Wolverton speaks about classical antiquity with the enthusiasm of a teenager newly in love. 


"It's not only Greek and Latin but all the ancient world," he said. "One thing I love about it is you're at the beginning of everything. No matter where you start, you have to go back to the classics." 


Ask Wolverton a question and chances are your answer is coming by way of an anecdote or a reference to Greek or Latin.  


"About 10 years ago I had a student, a transfer from Arizona State, a junior. He said, 'Dr. Wolverton, I want to drop your class.' I asked him why. He said, 'This is the first class I've ever taken I can't b.s. my way through.'" 


"That student (with a degree in the classics) is going to have a world of opportunity," Wolverton said, " because that student is going to write well, speak well and think well. 


"The discipline of the mind; you can't b.s. your way through that." 


The arc of Wolverton's career as a student, from one of two children born to a single mother in small-town Indiana to studying with the nation's pre-eminent classicist at University of North Carolina at Chapel Hill is, well, inspiring. 


"My dad disappeared when I was 2," Wolverton said. "We were very poor. If it hadn't been for the policies of FDR and the Salvation Army, we would have starved." 


Wolverton was working in a grocery store his senior year in high school when he was recruited by a Dr. Mars Westington who taught the classics at nearby Hanover College. "Isn't that a perfect name for a classicist?" Wolverton said. 


After his study with Dr. Westington, Wolverton did post-graduate work at Michigan en route to UNC. While working on his doctorate at Chapel Hill, he took a year off for an assistant professorship at Florida State to bolster his finances. There he met his wife Peggy; he refers to her with affection as his "Florida souvenir." They raised four children as Wolverton ran an academic gauntlet that included teaching and administrative positions in Georgia, Massachusetts and Ohio. 
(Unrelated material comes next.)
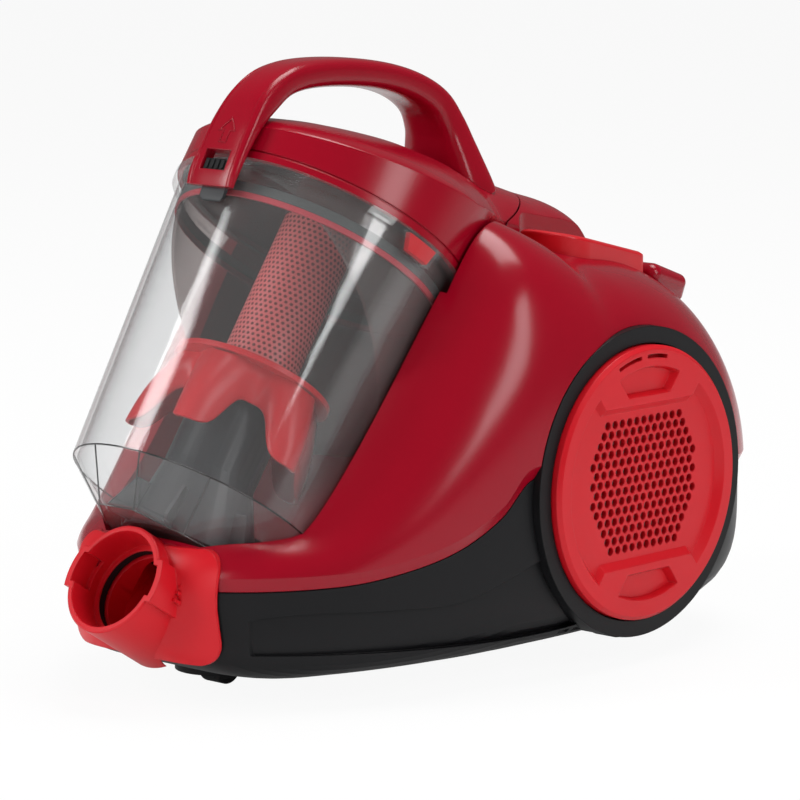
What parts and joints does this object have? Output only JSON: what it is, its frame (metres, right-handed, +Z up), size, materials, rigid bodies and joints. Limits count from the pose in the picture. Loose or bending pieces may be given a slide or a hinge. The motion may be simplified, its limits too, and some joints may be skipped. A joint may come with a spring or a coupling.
{
  "type": "canister vacuum cleaner",
  "caption": "Bagless canister vacuum cleaner with a leaning clear dust container, arched carry handle, round side exhaust covers, foot pedals and a tilted front hose socket.",
  "frame": {"origin": "centre of the bounding box's bottom, on the floor under the machine", "axes": "+Z up, -Y towards the hose socket at the front, +X to the machine's own left"},
  "size_m": [0.262, 0.4097, 0.3135],
  "materials": {
    "deep_red": "glossy moulded",
    "bright_red": "satin moulded",
    "black_plastic": "satin moulded",
    "clear_plastic": "clear moulded",
    "smoke_plastic": "smoky clear moulded",
    "grey_rubber": "matt",
    "pink_rubber": "matt",
    "black_rubber": "matt",
    "grey_plastic": "moulded",
    "dark_plastic": "satin moulded",
    "steel": "plain",
    "copper": "wound wire",
    "aluminium": "cast",
    "filter_paper": "pleated",
    "filter_foam": "open foam",
    "circuit": "printed board"
  },
  "bodies": {
    "base": {"lower_housing": "black_plastic", "upper_housing": "deep_red", "neck_block": "deep_red", "rear_grip": "deep_red", "inlet_socket": "bright_red", "inlet_seal": "black_rubber", "inlet_duct": "black_plastic", "port_seal": "black_rubber", "bezel_right": "black_plastic", "bezel_left": "black_plastic", "exhaust_filter_right": "filter_paper", "exhaust_filter_left": "filter_paper", "pedal_shelf": "black_plastic", "power_springs": "steel", "rewind_springs": "steel", "power_switch": "black_plastic", "control_board": "circuit", "motor_case": "grey_plastic", "motor_stator": "copper", "motor_feet": "black_rubber", "motor_intake": "black_plastic", "motor_filter": "filter_foam", "reel_frame": "black_plastic", "reel_axle": "steel", "rewind_spring": "steel", "reel_brake": "bright_red", "cord_bush": "black_rubber", "rear_axles": "steel", "caster_socket": "grey_plastic", "base_screws": "steel"},
    "container": {"bin_shell": "clear_plastic", "intake_funnel": "dark_plastic", "funnel_fins": "bright_red"},
    "lid_unit": {"lid": "deep_red", "handle": "deep_red", "lid_gasket": "grey_rubber", "gasket_ring": "pink_rubber", "separator_cup": "smoke_plastic", "mesh_filter": "bright_red", "mesh_cap": "bright_red", "dust_skirt": "bright_red"},
    "latch": {"lid_latch": "black_plastic"},
    "power_pedal_body": {"power_pedal": "bright_red"},
    "rewind_pedal_body": {"rewind_pedal": "bright_red"},
    "cover_right": {"filter_cover_right": "bright_red"},
    "cover_left": {"filter_cover_left": "bright_red"},
    "rotor": {"motor_rotor": "steel", "motor_fan": "aluminium"},
    "reel": {"reel_drum": "grey_plastic"},
    "wheel_right": {"rear_wheel_right": "black_rubber"},
    "wheel_left": {"rear_wheel_left": "black_rubber"},
    "caster": {"caster_fork": "black_plastic", "caster_axle": "steel"},
    "caster_roller": {"caster_wheel": "black_rubber"}
  },
  "joints": [
    {"name": "container_lift", "type": "slide", "parent": "base", "child": "container", "axis": [0, 0, 1], "range_m": [0, 0.2]},
    {"name": "lid_lift", "type": "slide", "parent": "container", "child": "lid_unit", "axis": [0, 0.5736, 0.8192], "range_m": [0, 0.14]},
    {"name": "latch_slide", "type": "slide", "parent": "lid_unit", "child": "latch", "axis": [0, 0.4695, 0.8829], "range_m": [0, 0.004], "stiffness_N_per_m": 600, "springref_m": -0.002},
    {"name": "power_press", "type": "slide", "parent": "base", "child": "power_pedal_body", "axis": [0, 0, -1], "range_m": [0, 0.005], "stiffness_N_per_m": 1500, "springref_m": -0.002, "deforming": ["power_springs"]},
    {"name": "rewind_press", "type": "slide", "parent": "base", "child": "rewind_pedal_body", "axis": [0, 0, -1], "range_m": [0, 0.005], "stiffness_N_per_m": 1500, "springref_m": -0.002, "deforming": ["rewind_springs"]},
    {"name": "cover_turn_right", "type": "hinge", "parent": "base", "child": "cover_right", "pos_m": [0.121, 0.067, 0.0943], "axis": [1, 0, 0], "range_deg": [0, 20]},
    {"name": "cover_turn_left", "type": "hinge", "parent": "base", "child": "cover_left", "pos_m": [-0.121, 0.067, 0.0943], "axis": [-1, 0, 0], "range_deg": [0, 20]},
    {"name": "motor_spin", "type": "hinge", "parent": "base", "child": "rotor", "pos_m": [0, 0.027, 0.076], "axis": [1, 0, 0], "continuous": true},
    {"name": "reel_spin", "type": "hinge", "parent": "base", "child": "reel", "pos_m": [0, 0.136, 0.096], "axis": [1, 0, 0], "continuous": true},
    {"name": "wheel_spin_right", "type": "hinge", "parent": "base", "child": "wheel_right", "pos_m": [0.076, 0.104, 0.019], "axis": [1, 0, 0], "continuous": true},
    {"name": "wheel_spin_left", "type": "hinge", "parent": "base", "child": "wheel_left", "pos_m": [-0.076, 0.104, 0.019], "axis": [1, 0, 0], "continuous": true},
    {"name": "caster_swivel", "type": "hinge", "parent": "base", "child": "caster", "pos_m": [0, -0.119, 0.02], "axis": [0, 0, 1], "continuous": true},
    {"name": "caster_roll", "type": "hinge", "parent": "caster", "child": "caster_roller", "pos_m": [0, -0.116, 0.0095], "axis": [1, 0, 0], "continuous": true}
  ]
}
As Wolverton talked, I took in his office decor, the "carpe diem" coffee mug (among many others); a small figurine of the she-wolf that nursed Romulus and Remus, the mythological founders of Rome; the certificate noting his honorary presidency of the American Classical League, an organization of college and high school classics educators.  


After almost two hours of conversation (tempus fugit), Wolverton said, "I've really enjoyed this." 


As we were walking to the door Wolverton paused. "I would say we've had a symposium, but we've not been drinking. The word symposium comes from the Greek "son" which means together and "potes" which means drinking."  


No aqua vitae. Ah, maybe next time. 



Birney Imes III is the immediate past publisher of The Dispatch.